**Provided data:**
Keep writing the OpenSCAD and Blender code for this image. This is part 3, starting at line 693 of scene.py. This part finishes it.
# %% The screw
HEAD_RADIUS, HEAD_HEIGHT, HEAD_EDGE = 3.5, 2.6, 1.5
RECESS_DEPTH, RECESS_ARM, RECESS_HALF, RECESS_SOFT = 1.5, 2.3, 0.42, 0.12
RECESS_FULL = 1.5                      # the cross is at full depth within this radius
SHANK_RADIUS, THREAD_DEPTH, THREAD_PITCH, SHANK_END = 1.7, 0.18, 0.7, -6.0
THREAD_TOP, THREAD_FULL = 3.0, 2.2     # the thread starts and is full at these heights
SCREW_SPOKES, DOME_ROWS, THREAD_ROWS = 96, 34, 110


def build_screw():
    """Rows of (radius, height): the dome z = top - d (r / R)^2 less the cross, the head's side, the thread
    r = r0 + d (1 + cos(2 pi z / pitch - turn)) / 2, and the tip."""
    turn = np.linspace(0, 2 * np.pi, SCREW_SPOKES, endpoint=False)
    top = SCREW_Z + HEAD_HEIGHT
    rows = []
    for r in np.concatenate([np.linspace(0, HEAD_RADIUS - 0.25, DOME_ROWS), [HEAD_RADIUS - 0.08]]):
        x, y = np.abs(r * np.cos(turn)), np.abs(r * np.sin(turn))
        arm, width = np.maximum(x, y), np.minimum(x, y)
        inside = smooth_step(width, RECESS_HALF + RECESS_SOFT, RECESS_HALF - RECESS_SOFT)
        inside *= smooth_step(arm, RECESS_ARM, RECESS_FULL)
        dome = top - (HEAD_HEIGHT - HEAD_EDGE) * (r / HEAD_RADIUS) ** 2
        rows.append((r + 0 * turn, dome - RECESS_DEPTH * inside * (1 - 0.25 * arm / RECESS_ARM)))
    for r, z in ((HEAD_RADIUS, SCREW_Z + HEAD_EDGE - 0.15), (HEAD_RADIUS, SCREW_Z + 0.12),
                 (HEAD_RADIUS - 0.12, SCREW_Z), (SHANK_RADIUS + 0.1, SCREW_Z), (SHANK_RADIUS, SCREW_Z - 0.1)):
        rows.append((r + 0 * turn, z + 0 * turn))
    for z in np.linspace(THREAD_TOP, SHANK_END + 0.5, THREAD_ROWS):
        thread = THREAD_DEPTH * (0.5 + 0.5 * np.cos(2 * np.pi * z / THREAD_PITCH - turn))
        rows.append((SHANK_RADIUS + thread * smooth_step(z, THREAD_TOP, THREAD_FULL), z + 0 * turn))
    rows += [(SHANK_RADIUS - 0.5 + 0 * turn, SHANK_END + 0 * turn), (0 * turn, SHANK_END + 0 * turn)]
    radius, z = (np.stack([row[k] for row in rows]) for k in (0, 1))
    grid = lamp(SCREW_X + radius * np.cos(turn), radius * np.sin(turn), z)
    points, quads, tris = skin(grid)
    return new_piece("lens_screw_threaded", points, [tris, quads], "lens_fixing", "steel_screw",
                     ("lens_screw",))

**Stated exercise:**
Return each line of the data exactly as written above.

**Task answer:**
Keep writing the OpenSCAD and Blender code for this image. This is part 3, starting at line 693 of scene.py. This part finishes it.
# %% The screw
HEAD_RADIUS, HEAD_HEIGHT, HEAD_EDGE = 3.5, 2.6, 1.5
RECESS_DEPTH, RECESS_ARM, RECESS_HALF, RECESS_SOFT = 1.5, 2.3, 0.42, 0.12
RECESS_FULL = 1.5                      # the cross is at full depth within this radius
SHANK_RADIUS, THREAD_DEPTH, THREAD_PITCH, SHANK_END = 1.7, 0.18, 0.7, -6.0
THREAD_TOP, THREAD_FULL = 3.0, 2.2     # the thread starts and is full at these heights
SCREW_SPOKES, DOME_ROWS, THREAD_ROWS = 96, 34, 110


def build_screw():
    """Rows of (radius, height): the dome z = top - d (r / R)^2 less the cross, the head's side, the thread
    r = r0 + d (1 + cos(2 pi z / pitch - turn)) / 2, and the tip."""
    turn = np.linspace(0, 2 * np.pi, SCREW_SPOKES, endpoint=False)
    top = SCREW_Z + HEAD_HEIGHT
    rows = []
    for r in np.concatenate([np.linspace(0, HEAD_RADIUS - 0.25, DOME_ROWS), [HEAD_RADIUS - 0.08]]):
        x, y = np.abs(r * np.cos(turn)), np.abs(r * np.sin(turn))
        arm, width = np.maximum(x, y), np.minimum(x, y)
        inside = smooth_step(width, RECESS_HALF + RECESS_SOFT, RECESS_HALF - RECESS_SOFT)
        inside *= smooth_step(arm, RECESS_ARM, RECESS_FULL)
        dome = top - (HEAD_HEIGHT - HEAD_EDGE) * (r / HEAD_RADIUS) ** 2
        rows.append((r + 0 * turn, dome - RECESS_DEPTH * inside * (1 - 0.25 * arm / RECESS_ARM)))
    for r, z in ((HEAD_RADIUS, SCREW_Z + HEAD_EDGE - 0.15), (HEAD_RADIUS, SCREW_Z + 0.12),
                 (HEAD_RADIUS - 0.12, SCREW_Z), (SHANK_RADIUS + 0.1, SCREW_Z), (SHANK_RADIUS, SCREW_Z - 0.1)):
        rows.append((r + 0 * turn, z + 0 * turn))
    for z in np.linspace(THREAD_TOP, SHANK_END + 0.5, THREAD_ROWS):
        thread = THREAD_DEPTH * (0.5 + 0.5 * np.cos(2 * np.pi * z / THREAD_PITCH - turn))
        rows.append((SHANK_RADIUS + thread * smooth_step(z, THREAD_TOP, THREAD_FULL), z + 0 * turn))
    rows += [(SHANK_RADIUS - 0.5 + 0 * turn, SHANK_END + 0 * turn), (0 * turn, SHANK_END + 0 * turn)]
    radius, z = (np.stack([row[k] for row in rows]) for k in (0, 1))
    grid = lamp(SCREW_X + radius * np.cos(turn), radius * np.sin(turn), z)
    points, quads, tris = skin(grid)
    return new_piece("lens_screw_threaded", points, [tris, quads], "lens_fixing", "steel_screw",
                     ("lens_screw",))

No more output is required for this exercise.